▶ [GIVEN REQUEST] Render the following material again verbatim, leaving nothing out.

--*--

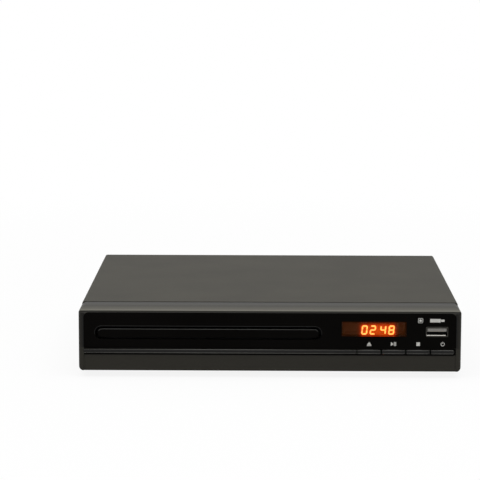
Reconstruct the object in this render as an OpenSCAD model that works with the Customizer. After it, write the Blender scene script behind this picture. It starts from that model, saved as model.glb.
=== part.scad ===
// DVD player with a motor-driven tray.
// Every sub-part is drawn in the body's own frame: x to the right, y back from
// the front face, z up from the underside of the bezel. stand() then puts the
// body on its feet, with the origin under the middle of the whole player.

/* [Body] */
// Width of the front bezel
body_w = 225; // [203:1:247]
// Depth from the front face to the back of the cover
body_d = 200; // [182:1:230]
// Height of the cover above the underside of the bezel
body_h = 37.6; // [34:0.1:42]
// Thickness of the steel sheet
sheet_t = 0.8; // [0.6:0.1:0.9]
// Inner radius of the cover's bends
bend_r = 0.7; // [0.5:0.1:1.2]
// How far the cover stands inside the bezel on each side
cover_inset = 0.5; // [0.3:0.1:0.8]

/* [Front] */
// Depth of the bezel, up to the seam with the cover
bezel_d = 20.9; // [19:0.1:22]
// How far the bezel's top falls towards its front face
bezel_fall = 2.1; // [1.4:0.1:2.3]
// Radius of the bezel's top corners
bezel_top_r = 3.5; // [2.5:0.1:3.9]
// Radius of the bezel's bottom corners
bezel_low_r = 2.7; // [1.5:0.1:3.2]
// Depth of the flat part of the bezel's top
bezel_flat = 8; // [5:0.5:10]
// Wall of the bezel moulding
bezel_t = 1.6; // [1.3:0.1:1.8]
// Bezel rim beside the fascia plate, on each side
fascia_inset = 3.1; // [2.7:0.1:4.5]
// Underside of the fascia plate
fascia_z = 14; // [13.8:0.1:14.4]
// Bezel rim above the fascia plate
fascia_rim = 0.7; // [0.5:0.1:1.3]
// Thickness of the fascia plate
fascia_t = 1.4; // [1.2:0.1:1.6]
// Underside of the trim strip and the buttons
strip_z = 10.5; // [10.3:0.1:10.6]
// Height of the trim strip and the buttons
strip_h = 2.5; // [2.2:0.1:2.6]

/* [Controls] */
// Width of one button
button_w = 13.55; // [12.5:0.05:13.8]
// Distance from one button to the next
button_pitch = 14.4; // [14.3:0.1:14.7]
// How far a button goes in
button_travel = 0.5; // [0.4:0.1:0.6]
// Width of the display window
window_w = 38.1; // [36:0.1:38.4]
// Height of the display window
window_h = 8.8; // [8.4:0.1:9]

/* [Disc tray] */
// Diameter of the disc
disc_d = 120; // [108:1:132]
// Diameter of the small disc
small_disc_d = 80; // [76:1:82]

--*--

▶ [PROBLEM SOLUTION]
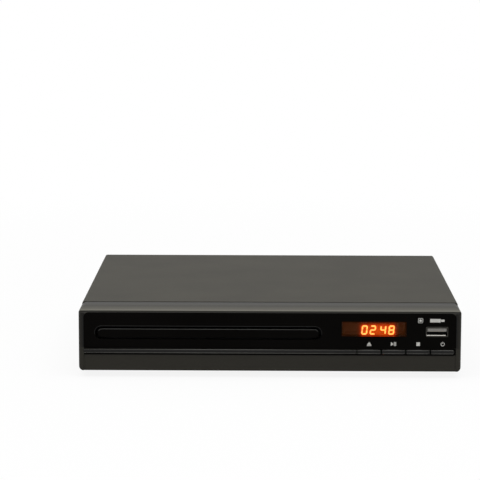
Reconstruct the object in this render as an OpenSCAD model that works with the Customizer. After it, write the Blender scene script behind this picture. It starts from that model, saved as model.glb.
=== part.scad ===
// DVD player with a motor-driven tray.
// Every sub-part is drawn in the body's own frame: x to the right, y back from
// the front face, z up from the underside of the bezel. stand() then puts the
// body on its feet, with the origin under the middle of the whole player.

/* [Body] */
// Width of the front bezel
body_w = 225; // [203:1:247]
// Depth from the front face to the back of the cover
body_d = 200; // [182:1:230]
// Height of the cover above the underside of the bezel
body_h = 37.6; // [34:0.1:42]
// Thickness of the steel sheet
sheet_t = 0.8; // [0.6:0.1:0.9]
// Inner radius of the cover's bends
bend_r = 0.7; // [0.5:0.1:1.2]
// How far the cover stands inside the bezel on each side
cover_inset = 0.5; // [0.3:0.1:0.8]

/* [Front] */
// Depth of the bezel, up to the seam with the cover
bezel_d = 20.9; // [19:0.1:22]
// How far the bezel's top falls towards its front face
bezel_fall = 2.1; // [1.4:0.1:2.3]
// Radius of the bezel's top corners
bezel_top_r = 3.5; // [2.5:0.1:3.9]
// Radius of the bezel's bottom corners
bezel_low_r = 2.7; // [1.5:0.1:3.2]
// Depth of the flat part of the bezel's top
bezel_flat = 8; // [5:0.5:10]
// Wall of the bezel moulding
bezel_t = 1.6; // [1.3:0.1:1.8]
// Bezel rim beside the fascia plate, on each side
fascia_inset = 3.1; // [2.7:0.1:4.5]
// Underside of the fascia plate
fascia_z = 14; // [13.8:0.1:14.4]
// Bezel rim above the fascia plate
fascia_rim = 0.7; // [0.5:0.1:1.3]
// Thickness of the fascia plate
fascia_t = 1.4; // [1.2:0.1:1.6]
// Underside of the trim strip and the buttons
strip_z = 10.5; // [10.3:0.1:10.6]
// Height of the trim strip and the buttons
strip_h = 2.5; // [2.2:0.1:2.6]

/* [Controls] */
// Width of one button
button_w = 13.55; // [12.5:0.05:13.8]
// Distance from one button to the next
button_pitch = 14.4; // [14.3:0.1:14.7]
// How far a button goes in
button_travel = 0.5; // [0.4:0.1:0.6]
// Width of the display window
window_w = 38.1; // [36:0.1:38.4]
// Height of the display window
window_h = 8.8; // [8.4:0.1:9]

/* [Disc tray] */
// Diameter of the disc
disc_d = 120; // [108:1:132]
// Diameter of the small disc
small_disc_d = 80; // [76:1:82]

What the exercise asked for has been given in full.